Dejo que sea de nuevo Martín Martínez Pascual, en ese Tabor que fue su dies natalis, quien exprese todo infinitamente mejor de lo que puedo escribir. El halo de su espíritu corporeizado y su
mirada radiante iluminan, guían, inspiran, sostienen. Es la transfiguración a la que
estamos llamados. Su imagen, profunda catequesis sin palabras, vale más que todos los tratados sobre la santidad. Alcanzar esa cima de unión con Dios nos hará
libres, como él.
HIMNO Nº 15 AL AMOR DIVINO
Nos despertamos en el cuerpo de Cristo
cuando Cristo despierta en nuestros cuerpos.
Bajo la mirada y veo que mi pobre mano es Cristo;
él entra en mi pie y es infinitamente yo mismo.
Muevo la mano, y esta, por milagro,
se convierte en Cristo,
deviene todo él.
Muevo el pie y, de repente,
él aparece en el destello de un relámpago.

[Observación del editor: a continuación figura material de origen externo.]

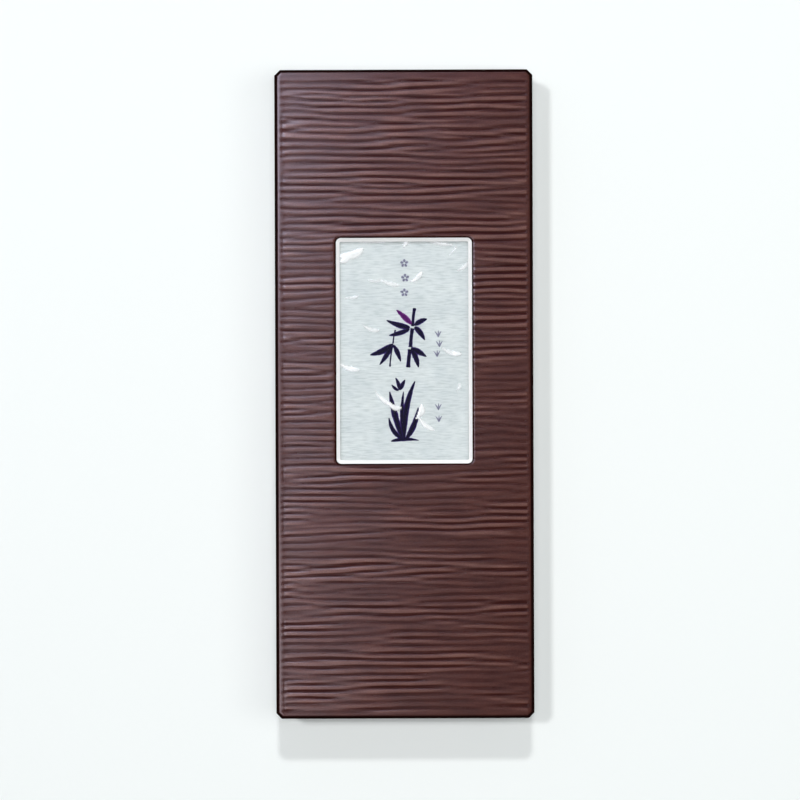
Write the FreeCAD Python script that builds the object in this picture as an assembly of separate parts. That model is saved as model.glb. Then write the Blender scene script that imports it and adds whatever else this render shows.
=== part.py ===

¿Te parecen blasfemas mis palabras?
En tal caso, ábrele el corazón,
y recibe a quien de par en par
a ti se está abriendo.
Pues si lo amamos de verdad,
nos despertamos dentro de su cuerpo,
donde todo nuestro cuerpo,
hasta la parte más oculta,
se realiza en alegría como Cristo,
y este nos hace por completo reales.
Y todo lo que está herido, todo
lo que nos parece sombrío, áspero, vergonzoso,
lisiado, feo, irreparablemente dañado,
es transformado en él.
Y en él, reconocido como íntegro, como adorable,
como radiante en su luz,
nos despertamos amados,
hasta el último rincón de nuestro cuerpo.